A panel of the Permanent Court of Arbitration (PCA) at The Hague on Tuesday found in favor of many of the Philippines’ claims in a complicated maritime and territorial dispute with China. The ruling largely invalidates China’s nine-dash line, which claims large parts of the South China Sea as Chinese territory and exclusive economic zone. It also found that China had breached the Philippines’ territorial rights and had illegally damaged the marine environment.
China’s Foreign Ministry immediately responded that “the award is null and void and has no binding force.” Last week a Chinese official called the coming ruling “nothing more than a scrap of paper.” Harvard professor Graham Allison wrote in the Diplomat that China will of course ignore the ruling, as great powers have done historically.
At the same time, analysts worry that China will respond aggressively to the provocation implied by the ruling. The Philippines, Vietnam and other countries with maritime claims in the disputed area welcomed the ruling (although Taiwan did not).
So why do these countries get so exercised about this “scrap of paper?”
One answer comes from research conducted by University of Maryland scholars Benjamin Appel, Sarah Croco and Paul Huth. In a series of articles, they study if and how international law affects contentious territorial disputes. They find that international law matters if it provides a clear “focal point” that can guide negotiations.
So how does this work? The law that should apply in this case is clearly laid out in the United Nations Convention on the Law of the Sea (UNCLOS). Both China and the Philippines have ratified this convention. Even the United States, which has not (yet) ratified, accepts the legal rules as part of customary international law.
What is not clear is how the law should be applied. For example, the panel had to determine whether each of the disputed areas are islands, rocks or low-tide elevations. This seems minute, but it carries huge implications. Islands come with rights to territorial sovereignty and territorial seas with exclusive fishing and mining rights. Rocks have more modest territorial implications. Low-tide elevations don’t have any sovereignty or territorial implications. By declaring that large swaths of the disputed areas are low-tide elevations, the PCA rules that China has no sovereignty claims to make (at least over those areas). Since that territory lies within the Exclusive Economic Zone of the Philippines, this legal interpretation has important sovereignty implications.
The second source of controversy is just who gets to interpret the legal rules. UNCLOS comes with a menu of options for legalized dispute settlement. Both China and the Philippines have essentially agreed to the jurisdiction of these bodies. But China claims that it opted out of these procedures for territorial disputes when it ratified UNCLOS. The arbitration panel did not accept this. In its view it is simply interpreting the Law of the Sea, not where exactly territorial borders run. China decided not to participate in the arbitral proceedings. But the process went ahead anyway.

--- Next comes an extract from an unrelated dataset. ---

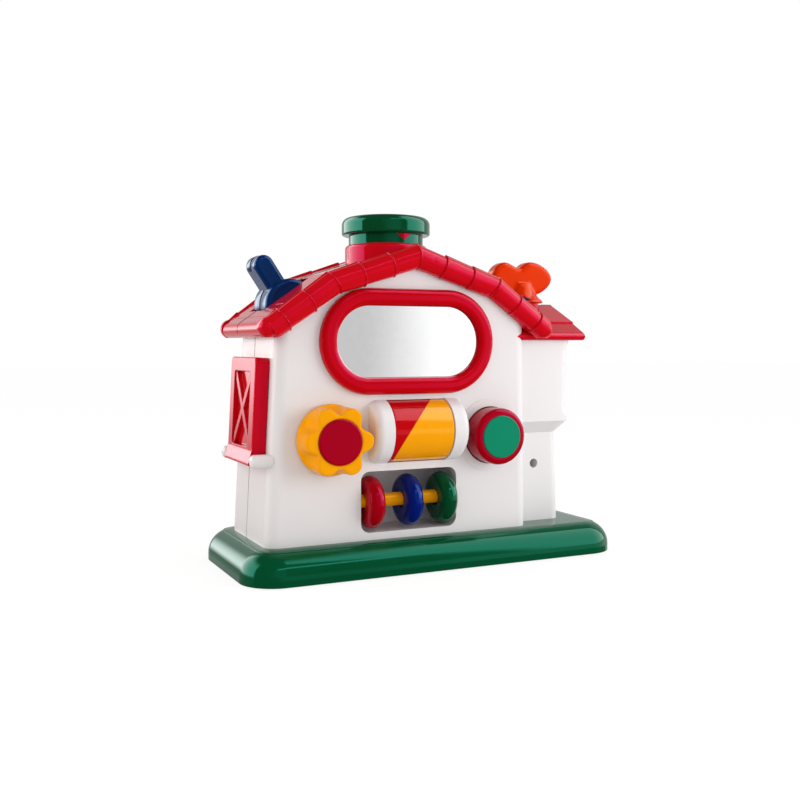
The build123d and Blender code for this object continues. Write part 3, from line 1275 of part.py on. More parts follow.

But the PCA ruling may well affect how other countries approach this dispute. For example, the United States takes no official position on the relative merit of competing claims, but it is “exhorting all the parties to follow the rules of international law.” Other countries have similar positions. They would like to avoid diplomatic controversies with China and the other parties to the dispute. But they explicitly take the position that the conflict should be resolved in accordance with international law. The many international lawyers in foreign ministries around the world are not easily going to ignore the interpretations from the oldest international legal tribunal, which dates back to 1899. Their expectations make the PCA ruling a focal point for future solutions to the conflict.
One of the many possible ways to resolve this conflict has now gained prominence.
This matters because a territorial claim (like any property claim) is worth much more when it is legally recognized by others. Legal recognition means it’s less costly to protect the territory – in money, military might and diplomatic clout. It makes investment more attractive. Even a great power like China would prefer that others recognize its territorial claims.
With the ruling in hand, the Philippines now has a clear negotiating position with which to start any bargaining. That’s not to say that the Philippines is likely to get what it wants anytime soon. The Maryland research team found that the effect of arbitration rulings is strongest when both states are democracies, which China obviously is not. There are few, if any, examples of arbitral rulings in which great powers give in to smaller powers over sovereignty disputes. Moreover, domestic politics matters. China’s leaders face tremendous pressure to nourish nationalist sentiment.
The Philippines’ clear bargaining position may help, but it could also hurt. If it holds on to the PCA ruling too stringently it may forgo opportunities for peaceful settlement. The ruling could also draw other countries into uncomfortable foreign policy choices between a desire to uphold international law and a desire to appease China.
So, the arbitral ruling could encourage negotiations or it could stir up trouble. But it is not a mere scrap of paper.